Problem to solve -> Copy the data below exactly.

## BEGIN Information provided

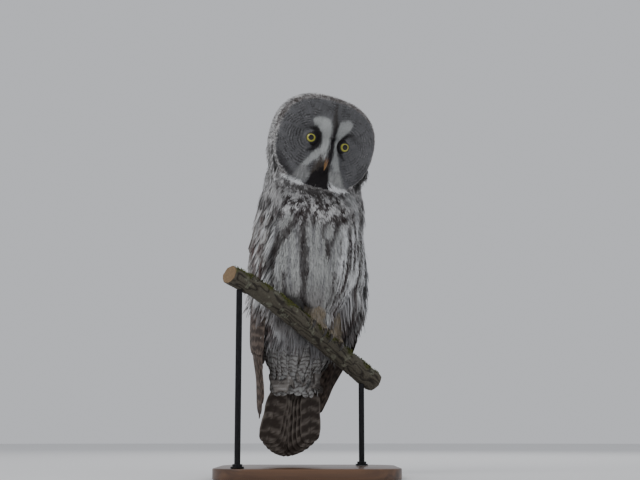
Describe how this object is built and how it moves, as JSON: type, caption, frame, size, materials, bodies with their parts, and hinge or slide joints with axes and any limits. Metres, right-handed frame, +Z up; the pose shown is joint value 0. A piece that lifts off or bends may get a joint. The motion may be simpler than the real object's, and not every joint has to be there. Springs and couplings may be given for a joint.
{
  "type": "great grey owl",
  "caption": "Life-size still model of a large round-headed owl gripping a sloping cut branch, held above a flat base by slim rods.",
  "frame": {"origin": "centre of the underside of the stand's base", "axes": "+Z up; the viewer of the reference view looks along +Y, and the owl faces the viewer, turned a little towards +X"},
  "size_m": [0.31, 0.3021, 0.6774],
  "materials": {
    "face_feathers": "fine grey face feathers with thin dark rings about each eye and white brows",
    "body_feathers": "soft pale grey body feathers, barred and streaked with dark brown",
    "flight_feathers": "smooth grey-brown flight and tail feathers with pale mottled bars",
    "leg_feathers": "short soft cream-grey feathers over legs and toes",
    "eyes": "clear wet gloss over a yellow iris and a black pupil",
    "bill": "smooth horn, yellow at the tip and reddish brown at the root",
    "claws": "smooth dark horn",
    "bark": "rough furrowed bark with patches of moss",
    "stand_wood": "satin dark wood",
    "stand_metal": "satin black metal"
  },
  "bodies": {
    "root": {"head": "face_feathers", "neck": "body_feathers", "torso": "body_feathers", "eye_right": "eyes", "eye_left": "eyes", "bill_upper": "bill", "bill_lower": "bill", "wing_right": "flight_feathers", "wing_left": "flight_feathers", "tail": "flight_feathers", "leg_right": "leg_feathers", "leg_left": "leg_feathers", "foot_right": "leg_feathers", "foot_left": "leg_feathers", "claw_right_front_inner": "claws", "claw_right_front_outer": "claws", "claw_right_rear_inner": "claws", "claw_right_rear_outer": "claws", "claw_left_front_inner": "claws", "claw_left_front_outer": "claws", "claw_left_rear_inner": "claws", "claw_left_rear_outer": "claws", "perch": "bark", "stand_base": "stand_wood", "stand_rod_high": "stand_metal", "stand_rod_low": "stand_metal"}
  },
  "joints": []
}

## END Information provided

Solution to the problem ->
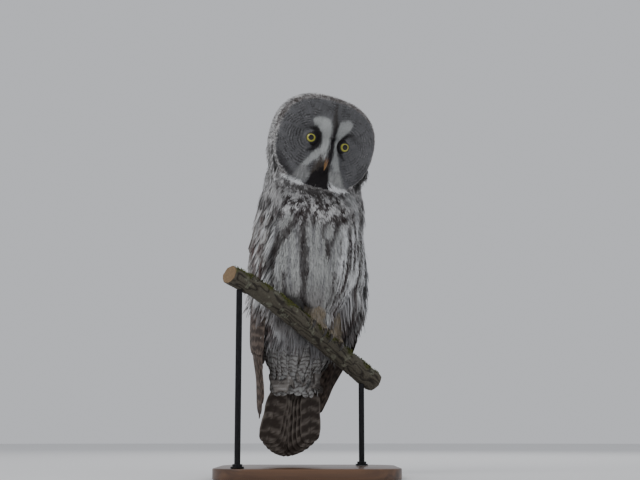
Describe how this object is built and how it moves, as JSON: type, caption, frame, size, materials, bodies with their parts, and hinge or slide joints with axes and any limits. Metres, right-handed frame, +Z up; the pose shown is joint value 0. A piece that lifts off or bends may get a joint. The motion may be simpler than the real object's, and not every joint has to be there. Springs and couplings may be given for a joint.
{
  "type": "great grey owl",
  "caption": "Life-size still model of a large round-headed owl gripping a sloping cut branch, held above a flat base by slim rods.",
  "frame": {"origin": "centre of the underside of the stand's base", "axes": "+Z up; the viewer of the reference view looks along +Y, and the owl faces the viewer, turned a little towards +X"},
  "size_m": [0.31, 0.3021, 0.6774],
  "materials": {
    "face_feathers": "fine grey face feathers with thin dark rings about each eye and white brows",
    "body_feathers": "soft pale grey body feathers, barred and streaked with dark brown",
    "flight_feathers": "smooth grey-brown flight and tail feathers with pale mottled bars",
    "leg_feathers": "short soft cream-grey feathers over legs and toes",
    "eyes": "clear wet gloss over a yellow iris and a black pupil",
    "bill": "smooth horn, yellow at the tip and reddish brown at the root",
    "claws": "smooth dark horn",
    "bark": "rough furrowed bark with patches of moss",
    "stand_wood": "satin dark wood",
    "stand_metal": "satin black metal"
  },
  "bodies": {
    "root": {"head": "face_feathers", "neck": "body_feathers", "torso": "body_feathers", "eye_right": "eyes", "eye_left": "eyes", "bill_upper": "bill", "bill_lower": "bill", "wing_right": "flight_feathers", "wing_left": "flight_feathers", "tail": "flight_feathers", "leg_right": "leg_feathers", "leg_left": "leg_feathers", "foot_right": "leg_feathers", "foot_left": "leg_feathers", "claw_right_front_inner": "claws", "claw_right_front_outer": "claws", "claw_right_rear_inner": "claws", "claw_right_rear_outer": "claws", "claw_left_front_inner": "claws", "claw_left_front_outer": "claws", "claw_left_rear_inner": "claws", "claw_left_rear_outer": "claws", "perch": "bark", "stand_base": "stand_wood", "stand_rod_high": "stand_metal", "stand_rod_low": "stand_metal"}
  },
  "joints": []
}